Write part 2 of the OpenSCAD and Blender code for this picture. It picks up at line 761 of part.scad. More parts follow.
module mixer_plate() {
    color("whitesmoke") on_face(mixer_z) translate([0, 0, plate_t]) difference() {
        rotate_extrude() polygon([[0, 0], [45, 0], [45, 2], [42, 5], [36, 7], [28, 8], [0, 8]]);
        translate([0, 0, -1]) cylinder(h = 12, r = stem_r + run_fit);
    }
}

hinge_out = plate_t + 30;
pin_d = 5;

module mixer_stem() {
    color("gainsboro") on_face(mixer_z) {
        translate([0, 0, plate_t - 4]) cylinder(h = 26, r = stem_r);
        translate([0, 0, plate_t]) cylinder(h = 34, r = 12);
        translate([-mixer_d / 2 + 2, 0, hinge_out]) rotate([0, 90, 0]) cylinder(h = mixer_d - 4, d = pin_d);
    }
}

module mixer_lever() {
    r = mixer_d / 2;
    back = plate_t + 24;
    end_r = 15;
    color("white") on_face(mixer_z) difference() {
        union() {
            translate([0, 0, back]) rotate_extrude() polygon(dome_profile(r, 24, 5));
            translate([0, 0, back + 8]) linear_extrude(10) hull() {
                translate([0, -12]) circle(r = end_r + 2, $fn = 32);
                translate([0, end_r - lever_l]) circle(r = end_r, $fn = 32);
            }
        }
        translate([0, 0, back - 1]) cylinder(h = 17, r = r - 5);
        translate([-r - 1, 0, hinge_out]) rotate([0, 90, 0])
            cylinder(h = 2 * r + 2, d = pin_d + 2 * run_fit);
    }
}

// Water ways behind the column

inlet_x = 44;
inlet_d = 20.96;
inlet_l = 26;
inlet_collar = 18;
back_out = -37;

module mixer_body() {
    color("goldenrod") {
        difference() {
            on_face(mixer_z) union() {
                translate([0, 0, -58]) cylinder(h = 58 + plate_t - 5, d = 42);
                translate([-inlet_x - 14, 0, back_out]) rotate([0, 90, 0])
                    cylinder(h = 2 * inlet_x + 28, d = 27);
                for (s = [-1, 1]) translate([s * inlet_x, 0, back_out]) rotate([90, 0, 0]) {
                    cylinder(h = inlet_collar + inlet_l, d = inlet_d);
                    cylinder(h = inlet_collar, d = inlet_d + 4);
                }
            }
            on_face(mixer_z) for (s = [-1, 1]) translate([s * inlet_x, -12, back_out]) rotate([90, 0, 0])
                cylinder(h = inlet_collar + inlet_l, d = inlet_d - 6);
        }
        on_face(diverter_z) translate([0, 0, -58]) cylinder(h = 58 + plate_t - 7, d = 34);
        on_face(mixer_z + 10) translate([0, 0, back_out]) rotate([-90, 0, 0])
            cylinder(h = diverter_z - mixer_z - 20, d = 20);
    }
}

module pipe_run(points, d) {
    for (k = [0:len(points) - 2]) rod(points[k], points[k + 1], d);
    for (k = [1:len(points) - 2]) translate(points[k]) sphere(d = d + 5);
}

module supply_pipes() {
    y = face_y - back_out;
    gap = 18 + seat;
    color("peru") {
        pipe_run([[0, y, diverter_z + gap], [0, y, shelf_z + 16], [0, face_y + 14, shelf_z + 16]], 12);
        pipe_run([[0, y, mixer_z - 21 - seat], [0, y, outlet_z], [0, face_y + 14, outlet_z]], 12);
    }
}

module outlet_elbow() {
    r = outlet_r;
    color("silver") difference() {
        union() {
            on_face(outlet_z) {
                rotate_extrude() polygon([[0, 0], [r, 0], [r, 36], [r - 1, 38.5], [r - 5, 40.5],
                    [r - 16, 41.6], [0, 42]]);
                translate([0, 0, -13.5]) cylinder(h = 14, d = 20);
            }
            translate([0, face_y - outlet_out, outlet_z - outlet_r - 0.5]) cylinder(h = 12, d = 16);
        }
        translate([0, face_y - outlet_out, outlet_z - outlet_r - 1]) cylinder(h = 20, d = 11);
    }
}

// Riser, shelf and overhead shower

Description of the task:
Show the data once more, exactly as it was written.

Output of the task:
Write part 2 of the OpenSCAD and Blender code for this picture. It picks up at line 761 of part.scad. More parts follow.
module mixer_plate() {
    color("whitesmoke") on_face(mixer_z) translate([0, 0, plate_t]) difference() {
        rotate_extrude() polygon([[0, 0], [45, 0], [45, 2], [42, 5], [36, 7], [28, 8], [0, 8]]);
        translate([0, 0, -1]) cylinder(h = 12, r = stem_r + run_fit);
    }
}

hinge_out = plate_t + 30;
pin_d = 5;

module mixer_stem() {
    color("gainsboro") on_face(mixer_z) {
        translate([0, 0, plate_t - 4]) cylinder(h = 26, r = stem_r);
        translate([0, 0, plate_t]) cylinder(h = 34, r = 12);
        translate([-mixer_d / 2 + 2, 0, hinge_out]) rotate([0, 90, 0]) cylinder(h = mixer_d - 4, d = pin_d);
    }
}

module mixer_lever() {
    r = mixer_d / 2;
    back = plate_t + 24;
    end_r = 15;
    color("white") on_face(mixer_z) difference() {
        union() {
            translate([0, 0, back]) rotate_extrude() polygon(dome_profile(r, 24, 5));
            translate([0, 0, back + 8]) linear_extrude(10) hull() {
                translate([0, -12]) circle(r = end_r + 2, $fn = 32);
                translate([0, end_r - lever_l]) circle(r = end_r, $fn = 32);
            }
        }
        translate([0, 0, back - 1]) cylinder(h = 17, r = r - 5);
        translate([-r - 1, 0, hinge_out]) rotate([0, 90, 0])
            cylinder(h = 2 * r + 2, d = pin_d + 2 * run_fit);
    }
}

// Water ways behind the column

inlet_x = 44;
inlet_d = 20.96;
inlet_l = 26;
inlet_collar = 18;
back_out = -37;

module mixer_body() {
    color("goldenrod") {
        difference() {
            on_face(mixer_z) union() {
                translate([0, 0, -58]) cylinder(h = 58 + plate_t - 5, d = 42);
                translate([-inlet_x - 14, 0, back_out]) rotate([0, 90, 0])
                    cylinder(h = 2 * inlet_x + 28, d = 27);
                for (s = [-1, 1]) translate([s * inlet_x, 0, back_out]) rotate([90, 0, 0]) {
                    cylinder(h = inlet_collar + inlet_l, d = inlet_d);
                    cylinder(h = inlet_collar, d = inlet_d + 4);
                }
            }
            on_face(mixer_z) for (s = [-1, 1]) translate([s * inlet_x, -12, back_out]) rotate([90, 0, 0])
                cylinder(h = inlet_collar + inlet_l, d = inlet_d - 6);
        }
        on_face(diverter_z) translate([0, 0, -58]) cylinder(h = 58 + plate_t - 7, d = 34);
        on_face(mixer_z + 10) translate([0, 0, back_out]) rotate([-90, 0, 0])
            cylinder(h = diverter_z - mixer_z - 20, d = 20);
    }
}

module pipe_run(points, d) {
    for (k = [0:len(points) - 2]) rod(points[k], points[k + 1], d);
    for (k = [1:len(points) - 2]) translate(points[k]) sphere(d = d + 5);
}

module supply_pipes() {
    y = face_y - back_out;
    gap = 18 + seat;
    color("peru") {
        pipe_run([[0, y, diverter_z + gap], [0, y, shelf_z + 16], [0, face_y + 14, shelf_z + 16]], 12);
        pipe_run([[0, y, mixer_z - 21 - seat], [0, y, outlet_z], [0, face_y + 14, outlet_z]], 12);
    }
}

module outlet_elbow() {
    r = outlet_r;
    color("silver") difference() {
        union() {
            on_face(outlet_z) {
                rotate_extrude() polygon([[0, 0], [r, 0], [r, 36], [r - 1, 38.5], [r - 5, 40.5],
                    [r - 16, 41.6], [0, 42]]);
                translate([0, 0, -13.5]) cylinder(h = 14, d = 20);
            }
            translate([0, face_y - outlet_out, outlet_z - outlet_r - 0.5]) cylinder(h = 12, d = 16);
        }
        translate([0, face_y - outlet_out, outlet_z - outlet_r - 1]) cylinder(h = 20, d = 11);
    }
}

// Riser, shelf and overhead shower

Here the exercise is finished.